━━━ DATASET SECTION ━━━

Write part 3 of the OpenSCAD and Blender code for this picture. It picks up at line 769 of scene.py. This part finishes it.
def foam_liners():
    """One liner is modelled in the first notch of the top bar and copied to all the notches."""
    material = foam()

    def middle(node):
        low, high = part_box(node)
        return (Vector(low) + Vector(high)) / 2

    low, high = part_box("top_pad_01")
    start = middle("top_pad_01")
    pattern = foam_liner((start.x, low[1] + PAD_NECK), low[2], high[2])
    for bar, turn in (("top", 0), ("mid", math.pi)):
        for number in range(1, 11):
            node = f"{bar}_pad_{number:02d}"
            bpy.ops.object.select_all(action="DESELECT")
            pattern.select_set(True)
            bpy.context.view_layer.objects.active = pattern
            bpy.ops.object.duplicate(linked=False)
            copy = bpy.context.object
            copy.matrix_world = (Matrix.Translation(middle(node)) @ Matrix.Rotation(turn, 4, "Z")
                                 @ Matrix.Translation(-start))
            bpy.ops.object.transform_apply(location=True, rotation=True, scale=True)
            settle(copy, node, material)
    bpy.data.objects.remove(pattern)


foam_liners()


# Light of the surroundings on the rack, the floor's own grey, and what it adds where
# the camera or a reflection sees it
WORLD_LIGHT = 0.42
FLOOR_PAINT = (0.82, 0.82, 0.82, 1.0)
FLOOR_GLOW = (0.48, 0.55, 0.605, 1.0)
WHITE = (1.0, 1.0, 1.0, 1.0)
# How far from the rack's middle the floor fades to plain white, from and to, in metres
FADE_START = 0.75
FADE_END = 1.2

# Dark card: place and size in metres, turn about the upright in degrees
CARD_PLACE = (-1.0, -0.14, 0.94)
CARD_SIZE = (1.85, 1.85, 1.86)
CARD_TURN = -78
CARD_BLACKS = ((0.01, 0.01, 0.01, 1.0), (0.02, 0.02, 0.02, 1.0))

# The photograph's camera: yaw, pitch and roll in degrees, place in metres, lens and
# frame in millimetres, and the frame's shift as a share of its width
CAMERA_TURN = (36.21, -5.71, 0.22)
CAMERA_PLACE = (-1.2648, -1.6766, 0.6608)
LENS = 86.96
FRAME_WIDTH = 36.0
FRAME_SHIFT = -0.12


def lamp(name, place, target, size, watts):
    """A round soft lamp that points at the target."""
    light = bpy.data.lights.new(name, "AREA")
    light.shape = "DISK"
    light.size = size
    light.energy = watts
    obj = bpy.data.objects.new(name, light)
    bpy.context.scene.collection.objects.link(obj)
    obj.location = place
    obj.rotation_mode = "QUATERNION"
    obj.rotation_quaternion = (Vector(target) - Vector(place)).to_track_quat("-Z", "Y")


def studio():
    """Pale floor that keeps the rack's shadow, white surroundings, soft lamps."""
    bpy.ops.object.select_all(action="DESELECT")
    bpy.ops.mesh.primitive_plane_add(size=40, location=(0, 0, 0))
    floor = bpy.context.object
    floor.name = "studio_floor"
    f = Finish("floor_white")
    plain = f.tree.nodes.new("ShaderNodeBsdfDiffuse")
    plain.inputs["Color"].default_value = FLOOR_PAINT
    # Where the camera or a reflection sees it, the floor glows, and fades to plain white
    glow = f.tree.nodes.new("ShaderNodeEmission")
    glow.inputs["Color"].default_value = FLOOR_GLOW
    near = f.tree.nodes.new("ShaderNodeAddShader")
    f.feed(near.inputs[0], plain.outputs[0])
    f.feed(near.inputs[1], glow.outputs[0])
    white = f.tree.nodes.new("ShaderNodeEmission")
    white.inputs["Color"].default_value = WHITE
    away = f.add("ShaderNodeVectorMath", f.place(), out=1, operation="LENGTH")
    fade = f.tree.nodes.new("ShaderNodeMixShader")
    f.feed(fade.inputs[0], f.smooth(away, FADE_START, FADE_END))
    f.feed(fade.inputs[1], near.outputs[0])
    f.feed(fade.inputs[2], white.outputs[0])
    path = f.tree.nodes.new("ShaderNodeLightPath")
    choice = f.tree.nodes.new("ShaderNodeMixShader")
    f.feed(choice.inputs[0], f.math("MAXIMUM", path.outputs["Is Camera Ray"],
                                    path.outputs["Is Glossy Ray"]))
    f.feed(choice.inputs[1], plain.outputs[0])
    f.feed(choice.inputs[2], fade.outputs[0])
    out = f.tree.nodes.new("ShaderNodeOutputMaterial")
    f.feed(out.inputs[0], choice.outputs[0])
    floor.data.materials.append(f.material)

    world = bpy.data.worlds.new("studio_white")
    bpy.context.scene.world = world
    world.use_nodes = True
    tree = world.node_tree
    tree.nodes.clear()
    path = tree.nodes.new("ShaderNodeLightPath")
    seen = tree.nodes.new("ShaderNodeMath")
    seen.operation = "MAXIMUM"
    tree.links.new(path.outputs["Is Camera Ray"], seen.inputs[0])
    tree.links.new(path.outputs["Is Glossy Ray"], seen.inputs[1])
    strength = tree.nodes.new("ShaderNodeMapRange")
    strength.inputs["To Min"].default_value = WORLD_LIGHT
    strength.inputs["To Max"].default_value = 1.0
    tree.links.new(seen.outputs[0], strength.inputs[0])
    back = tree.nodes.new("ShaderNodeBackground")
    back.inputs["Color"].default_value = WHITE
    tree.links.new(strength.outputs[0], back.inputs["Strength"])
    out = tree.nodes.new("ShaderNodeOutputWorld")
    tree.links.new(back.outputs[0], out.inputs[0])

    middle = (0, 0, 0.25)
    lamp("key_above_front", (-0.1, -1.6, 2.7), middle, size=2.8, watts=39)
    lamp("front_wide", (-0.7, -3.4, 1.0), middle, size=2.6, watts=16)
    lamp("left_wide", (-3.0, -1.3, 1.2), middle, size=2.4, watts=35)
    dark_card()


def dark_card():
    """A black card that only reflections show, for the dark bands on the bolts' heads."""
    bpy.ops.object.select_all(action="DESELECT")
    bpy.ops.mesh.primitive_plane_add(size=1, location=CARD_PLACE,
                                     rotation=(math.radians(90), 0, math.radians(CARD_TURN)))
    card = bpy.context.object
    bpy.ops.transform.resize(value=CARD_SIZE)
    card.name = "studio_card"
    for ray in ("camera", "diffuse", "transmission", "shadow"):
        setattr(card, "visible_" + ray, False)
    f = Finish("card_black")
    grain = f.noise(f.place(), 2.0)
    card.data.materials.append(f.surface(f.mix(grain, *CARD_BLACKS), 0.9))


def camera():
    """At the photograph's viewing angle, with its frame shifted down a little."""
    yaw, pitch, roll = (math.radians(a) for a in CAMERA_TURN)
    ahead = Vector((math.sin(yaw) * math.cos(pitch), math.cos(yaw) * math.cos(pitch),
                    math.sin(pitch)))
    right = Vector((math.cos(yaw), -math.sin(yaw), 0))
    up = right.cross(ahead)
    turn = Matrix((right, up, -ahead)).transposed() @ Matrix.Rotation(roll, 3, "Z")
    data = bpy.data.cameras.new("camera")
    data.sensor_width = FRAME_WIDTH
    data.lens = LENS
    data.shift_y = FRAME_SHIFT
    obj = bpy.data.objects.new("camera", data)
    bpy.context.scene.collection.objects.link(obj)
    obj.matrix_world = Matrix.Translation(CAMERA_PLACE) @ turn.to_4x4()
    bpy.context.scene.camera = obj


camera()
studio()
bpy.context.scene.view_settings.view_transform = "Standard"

━━━

▶ _PROBLEM TO WORK ON_
Output all of the data above without any alteration.

▶ _WRITTEN RESPONSE_
Write part 3 of the OpenSCAD and Blender code for this picture. It picks up at line 769 of scene.py. This part finishes it.
def foam_liners():
    """One liner is modelled in the first notch of the top bar and copied to all the notches."""
    material = foam()

    def middle(node):
        low, high = part_box(node)
        return (Vector(low) + Vector(high)) / 2

    low, high = part_box("top_pad_01")
    start = middle("top_pad_01")
    pattern = foam_liner((start.x, low[1] + PAD_NECK), low[2], high[2])
    for bar, turn in (("top", 0), ("mid", math.pi)):
        for number in range(1, 11):
            node = f"{bar}_pad_{number:02d}"
            bpy.ops.object.select_all(action="DESELECT")
            pattern.select_set(True)
            bpy.context.view_layer.objects.active = pattern
            bpy.ops.object.duplicate(linked=False)
            copy = bpy.context.object
            copy.matrix_world = (Matrix.Translation(middle(node)) @ Matrix.Rotation(turn, 4, "Z")
                                 @ Matrix.Translation(-start))
            bpy.ops.object.transform_apply(location=True, rotation=True, scale=True)
            settle(copy, node, material)
    bpy.data.objects.remove(pattern)


foam_liners()


# Light of the surroundings on the rack, the floor's own grey, and what it adds where
# the camera or a reflection sees it
WORLD_LIGHT = 0.42
FLOOR_PAINT = (0.82, 0.82, 0.82, 1.0)
FLOOR_GLOW = (0.48, 0.55, 0.605, 1.0)
WHITE = (1.0, 1.0, 1.0, 1.0)
# How far from the rack's middle the floor fades to plain white, from and to, in metres
FADE_START = 0.75
FADE_END = 1.2

# Dark card: place and size in metres, turn about the upright in degrees
CARD_PLACE = (-1.0, -0.14, 0.94)
CARD_SIZE = (1.85, 1.85, 1.86)
CARD_TURN = -78
CARD_BLACKS = ((0.01, 0.01, 0.01, 1.0), (0.02, 0.02, 0.02, 1.0))

# The photograph's camera: yaw, pitch and roll in degrees, place in metres, lens and
# frame in millimetres, and the frame's shift as a share of its width
CAMERA_TURN = (36.21, -5.71, 0.22)
CAMERA_PLACE = (-1.2648, -1.6766, 0.6608)
LENS = 86.96
FRAME_WIDTH = 36.0
FRAME_SHIFT = -0.12


def lamp(name, place, target, size, watts):
    """A round soft lamp that points at the target."""
    light = bpy.data.lights.new(name, "AREA")
    light.shape = "DISK"
    light.size = size
    light.energy = watts
    obj = bpy.data.objects.new(name, light)
    bpy.context.scene.collection.objects.link(obj)
    obj.location = place
    obj.rotation_mode = "QUATERNION"
    obj.rotation_quaternion = (Vector(target) - Vector(place)).to_track_quat("-Z", "Y")


def studio():
    """Pale floor that keeps the rack's shadow, white surroundings, soft lamps."""
    bpy.ops.object.select_all(action="DESELECT")
    bpy.ops.mesh.primitive_plane_add(size=40, location=(0, 0, 0))
    floor = bpy.context.object
    floor.name = "studio_floor"
    f = Finish("floor_white")
    plain = f.tree.nodes.new("ShaderNodeBsdfDiffuse")
    plain.inputs["Color"].default_value = FLOOR_PAINT
    # Where the camera or a reflection sees it, the floor glows, and fades to plain white
    glow = f.tree.nodes.new("ShaderNodeEmission")
    glow.inputs["Color"].default_value = FLOOR_GLOW
    near = f.tree.nodes.new("ShaderNodeAddShader")
    f.feed(near.inputs[0], plain.outputs[0])
    f.feed(near.inputs[1], glow.outputs[0])
    white = f.tree.nodes.new("ShaderNodeEmission")
    white.inputs["Color"].default_value = WHITE
    away = f.add("ShaderNodeVectorMath", f.place(), out=1, operation="LENGTH")
    fade = f.tree.nodes.new("ShaderNodeMixShader")
    f.feed(fade.inputs[0], f.smooth(away, FADE_START, FADE_END))
    f.feed(fade.inputs[1], near.outputs[0])
    f.feed(fade.inputs[2], white.outputs[0])
    path = f.tree.nodes.new("ShaderNodeLightPath")
    choice = f.tree.nodes.new("ShaderNodeMixShader")
    f.feed(choice.inputs[0], f.math("MAXIMUM", path.outputs["Is Camera Ray"],
                                    path.outputs["Is Glossy Ray"]))
    f.feed(choice.inputs[1], plain.outputs[0])
    f.feed(choice.inputs[2], fade.outputs[0])
    out = f.tree.nodes.new("ShaderNodeOutputMaterial")
    f.feed(out.inputs[0], choice.outputs[0])
    floor.data.materials.append(f.material)

    world = bpy.data.worlds.new("studio_white")
    bpy.context.scene.world = world
    world.use_nodes = True
    tree = world.node_tree
    tree.nodes.clear()
    path = tree.nodes.new("ShaderNodeLightPath")
    seen = tree.nodes.new("ShaderNodeMath")
    seen.operation = "MAXIMUM"
    tree.links.new(path.outputs["Is Camera Ray"], seen.inputs[0])
    tree.links.new(path.outputs["Is Glossy Ray"], seen.inputs[1])
    strength = tree.nodes.new("ShaderNodeMapRange")
    strength.inputs["To Min"].default_value = WORLD_LIGHT
    strength.inputs["To Max"].default_value = 1.0
    tree.links.new(seen.outputs[0], strength.inputs[0])
    back = tree.nodes.new("ShaderNodeBackground")
    back.inputs["Color"].default_value = WHITE
    tree.links.new(strength.outputs[0], back.inputs["Strength"])
    out = tree.nodes.new("ShaderNodeOutputWorld")
    tree.links.new(back.outputs[0], out.inputs[0])

    middle = (0, 0, 0.25)
    lamp("key_above_front", (-0.1, -1.6, 2.7), middle, size=2.8, watts=39)
    lamp("front_wide", (-0.7, -3.4, 1.0), middle, size=2.6, watts=16)
    lamp("left_wide", (-3.0, -1.3, 1.2), middle, size=2.4, watts=35)
    dark_card()


def dark_card():
    """A black card that only reflections show, for the dark bands on the bolts' heads."""
    bpy.ops.object.select_all(action="DESELECT")
    bpy.ops.mesh.primitive_plane_add(size=1, location=CARD_PLACE,
                                     rotation=(math.radians(90), 0, math.radians(CARD_TURN)))
    card = bpy.context.object
    bpy.ops.transform.resize(value=CARD_SIZE)
    card.name = "studio_card"
    for ray in ("camera", "diffuse", "transmission", "shadow"):
        setattr(card, "visible_" + ray, False)
    f = Finish("card_black")
    grain = f.noise(f.place(), 2.0)
    card.data.materials.append(f.surface(f.mix(grain, *CARD_BLACKS), 0.9))


def camera():
    """At the photograph's viewing angle, with its frame shifted down a little."""
    yaw, pitch, roll = (math.radians(a) for a in CAMERA_TURN)
    ahead = Vector((math.sin(yaw) * math.cos(pitch), math.cos(yaw) * math.cos(pitch),
                    math.sin(pitch)))
    right = Vector((math.cos(yaw), -math.sin(yaw), 0))
    up = right.cross(ahead)
    turn = Matrix((right, up, -ahead)).transposed() @ Matrix.Rotation(roll, 3, "Z")
    data = bpy.data.cameras.new("camera")
    data.sensor_width = FRAME_WIDTH
    data.lens = LENS
    data.shift_y = FRAME_SHIFT
    obj = bpy.data.objects.new("camera", data)
    bpy.context.scene.collection.objects.link(obj)
    obj.matrix_world = Matrix.Translation(CAMERA_PLACE) @ turn.to_4x4()
    bpy.context.scene.camera = obj


camera()
studio()
bpy.context.scene.view_settings.view_transform = "Standard"